After hearings this week, journalists from the newspaper, Cumhuriyet, remain in pretrial detention. The case underlines the extents to which Turkish authorities have used the courts to pursue perceived political enemies and crackdown on freedom of expression. The journalists have languished in pretrial detention now for many months. Convicted of no crime, they will remain there.
Speaking in October, 2016, Amnesty’s John Dalhuinsen said of the case:
The detention of journalists and staff from Turkey’s only remaining mainstream opposition newspaper is part of an ongoing systematic attempt to silence all critical voices. Together with the shutting down of media houses over the weekend, this is the latest wave in a post-coup purge which has turned Turkey’s once vibrant media landscape into a wasteland.
After the hearings in July, Dalhuisen noted that “the hearing so far has made it glaringly apparent that this indictment lacks any credible evidence. Strikingly, it mentions the word ‘news’ more than 600 times. Plain and simple, this is journalism on trial.”

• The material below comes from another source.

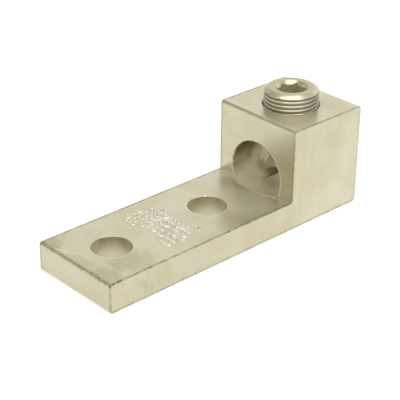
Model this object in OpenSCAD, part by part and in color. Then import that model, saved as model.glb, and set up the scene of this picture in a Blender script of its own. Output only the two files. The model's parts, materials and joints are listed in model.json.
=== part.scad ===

The case will continue, though no credible evidence of wrongdoing has yet been provided. The next hearing is scheduled for September 25.
The hearing was held in a courtroom at Silivri Prison, where the journalists are being held. Among the other current occupants of the prison: most of the human rights defenders detained this past July, including Amnesty International – Turkey’s director, Idil Eser.